Was erst nur komisch wirkt, verlangt während der Aufführung danach, ab- oder zumindest leiser gestellt zu werden. Auf unbequeme Weise offenbart sich im Exzess das Lebensgefühl, das der sogenannten Null-Generation so gern attestiert wird – die totale Vagheit.

Auch Kuro Taninos „Frustrierendes Bilderbuch für Erwachsene“ ist ausgesprochen schwere und klebrige Kost. Die Absurdität des Alltags bricht sich in einer verstörenden Märchenwelt Bahn, die es mit surrealen Albtraumszenarien à la Cronenbergs „Naked Lunch“ aufnehmen kann.

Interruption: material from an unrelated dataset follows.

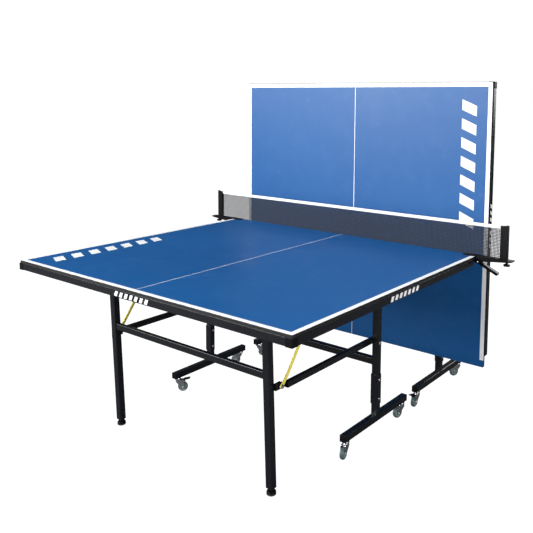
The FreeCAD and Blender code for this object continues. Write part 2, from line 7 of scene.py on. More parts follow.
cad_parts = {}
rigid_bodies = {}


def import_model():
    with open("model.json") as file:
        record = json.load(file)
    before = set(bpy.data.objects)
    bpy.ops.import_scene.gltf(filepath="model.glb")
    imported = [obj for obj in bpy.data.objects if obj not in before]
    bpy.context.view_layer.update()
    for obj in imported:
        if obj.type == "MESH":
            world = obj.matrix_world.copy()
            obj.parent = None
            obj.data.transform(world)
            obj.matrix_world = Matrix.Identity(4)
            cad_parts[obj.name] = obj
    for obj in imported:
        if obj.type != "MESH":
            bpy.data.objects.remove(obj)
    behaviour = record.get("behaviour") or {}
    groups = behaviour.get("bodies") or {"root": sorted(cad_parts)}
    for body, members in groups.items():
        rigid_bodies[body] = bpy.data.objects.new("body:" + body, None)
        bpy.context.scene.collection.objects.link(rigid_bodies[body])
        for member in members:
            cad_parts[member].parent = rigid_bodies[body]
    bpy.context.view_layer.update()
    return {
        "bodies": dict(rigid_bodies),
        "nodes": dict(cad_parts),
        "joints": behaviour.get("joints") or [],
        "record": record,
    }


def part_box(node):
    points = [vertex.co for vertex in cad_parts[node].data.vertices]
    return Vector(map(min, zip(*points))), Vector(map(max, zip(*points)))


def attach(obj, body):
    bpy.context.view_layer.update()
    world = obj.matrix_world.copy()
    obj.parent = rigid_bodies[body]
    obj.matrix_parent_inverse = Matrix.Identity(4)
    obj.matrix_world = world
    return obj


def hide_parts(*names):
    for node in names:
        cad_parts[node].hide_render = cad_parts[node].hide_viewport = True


# A two-half rollaway table tennis table. The near half lies flat and carries the net, and the far
# half stands folded upright behind the net. What both halves have is shaped once, where the near half
# has it, and the far half's copy is turned round and placed where the far half's linkage holds it.
# Lengths are in metres. Each piece is shaped in place, so its object stays at the origin.

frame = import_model()

MM = 0.001
X, Y, Z = (Vector(axis) for axis in Matrix.Identity(3))
HALVES = ("near", "far")
SIDES = ("left", "right")
JOINTS = {joint["name"]: joint for joint in frame["joints"]}
COUPLINGS = {c["joint"]: c for c in frame["record"]["behaviour"]["couplings"]}
CASTERS = [body[:-len("_swivel")] for body in frame["bodies"] if body.endswith("_swivel")]

# sizes that the frame doesn't hold
TUBE_RADIUS = 3.0 * MM
PLATE_EDGE = 0.5 * MM
SIDE_LINE = 20.0 * MM
CENTRE_LINE = 3.0 * MM
LINE_GAP_AT_NET = 35.0 * MM
MARK_COUNT = 7
MARK_FILM = 0.15 * MM
MESH_PITCH = 6.5 * MM
THREAD_RADIUS = 1.5 * MM
KNOT_RADIUS = 1.75 * MM
SCREW_PITCH = 190.0 * MM
TONGUE_RADIUS = 9.0 * MM
BOLT_RADIUS = 4.0 * MM
COLUMN_WALL = 497.0 * MM


# ---- shader groups and materials ----------------------------------------------------------------
def step(tree, kind, inputs, **settings):
    """Adds a node, sets its options, and feeds its inputs with values or with other nodes' outputs."""
    node = tree.nodes.new(kind)
    for option, value in settings.items():
        setattr(node, option, value)
    for key, value in inputs.items():
        if isinstance(value, bpy.types.NodeSocket):
            tree.links.new(value, node.inputs[key])
        else:
            node.inputs[key].default_value = value
    return node.outputs


def math_step(tree, operation, first, second=0.0, third=0.0):
    return step(tree, "ShaderNodeMath", {0: first, 1: second, 2: third}, operation=operation)[0]


def noise(tree, place, scale, detail, roughness=0.5):
    return step(tree, "ShaderNodeTexNoise",
                {"Vector": place, "Scale": scale, "Detail": detail, "Roughness": roughness})[0]


def remap(tree, value, low, high, start, finish):
    """Carries a value from one range to another, and holds it there."""
    return step(tree, "ShaderNodeMapRange", {0: value, 1: low, 2: high, 3: start, 4: finish})[0]


def own_place(tree):
    return step(tree, "ShaderNodeTexCoord", {})["Object"]


def stretch(tree, place, scale, turn=(0.0, 0.0, 0.0)):
    return step(tree, "ShaderNodeMapping", {"Vector": place, "Rotation": turn, "Scale": scale})[0]


def mix_colour(tree, factor, first, second):
    """Mixes two colours, each a colour value or a socket."""
    return step(tree, "ShaderNodeMix", {0: factor, 6: first, 7: second}, data_type="RGBA")[2]


def shade_group(name, values, results):
    """An empty shader group that takes a position and named values and gives named results."""
    group = bpy.data.node_groups.new(name, "ShaderNodeTree")
    sockets = group.interface
    sockets.new_socket(name="Position", in_out="INPUT", socket_type="NodeSocketVector")
    for title, value in values.items():
        sockets.new_socket(name=title, in_out="INPUT", socket_type="NodeSocketFloat").default_value = value
    for title in results:
        sockets.new_socket(name=title, in_out="OUTPUT", socket_type="NodeSocketFloat")
    return group, group.nodes.new("NodeGroupInput").outputs, group.nodes.new("NodeGroupOutput").inputs


def grain_group():
    """Fine grain for coated and moulded surfaces: a height, and a slow variation from 0 to 1."""
    group, given, result = shade_group("surface_grain", {"Grain Scale": 900.0, "Drift Scale": 6.0},
                                       ("Height", "Drift"))
    place = given["Position"]
    group.links.new(noise(group, place, given["Grain Scale"], 3.0, 0.6), result["Height"])
    group.links.new(noise(group, place, given["Drift Scale"], 4.0, 0.55), result["Drift"])
    return group


def handling_group():
    """Handling marks: faint scuffs in a few directions and dust, as masks from 0 to 1."""
    group, given, result = shade_group("handling_marks", {"Scuff Scale": 3.0, "Amount": 0.5},
                                       ("Scuffs", "Dust"))
    drawn_out = stretch(group, given["Position"], (1.0, 22.0, 9.0), (0.3, 0.2, 0.7))
    thin = remap(group, noise(group, drawn_out, given["Scuff Scale"], 5.0, 0.65), 0.62, 0.8, 0.0, 1.0)
    settled = remap(group, noise(group, given["Position"], 14.0, 6.0, 0.7), 0.45, 0.8, 0.0, 1.0)
    for mask, title in ((thin, "Scuffs"), (settled, "Dust")):
        group.links.new(math_step(group, "MULTIPLY", mask, given["Amount"]), result[title])
    return group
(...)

Und das, obwohl es sich doch um gutes altes Theater handelt, mit dessen Konventionen Kuro Tanino hemmungslos spielt. Dem Regisseur und Psychiater gelingt es, sein „Frustrierendes Bilderbuch“ szenisch überzeugend und beeindruckend umzusetzen. Er geht von einem derben Naturalismus aus und steigert ihn über eine offensive Erotik ins Psychedelische.

Wie fleischgewordene Märchenfiguren wirken die Mitglieder seiner Gruppe Niwagekidan Penino. Eine Schauspielerin trägt eine Schweinsnase. Ihre absurden Dialoge und Handlungen scheinen allein dem Unterbewusstsein Murashimas entsprungen zu sein. In der Situation, in der sich der junge Mann befindet, stößt man eben leicht an seine Grenzen, denn er bereitet sich auf die gefürchtete Aufnahmeprüfung für die Universität vor. Seine Grenzen werden nicht nur als psychische, sondern auch als sehr reale inszeniert.

Während Toshiki Okada konkrete Alltagssituationen und Probleme künstlerisch stilisiert und damit eine Distanz zum Dargestellten zulässt, rückt Kuro Taninos „Frustrierendes Bilderbuch“ dem Zuschauer auf den Leib. Gefangen sein in Kuro Taninos verstörend absurder Bilderbuchwelt möchte man jedenfalls nicht.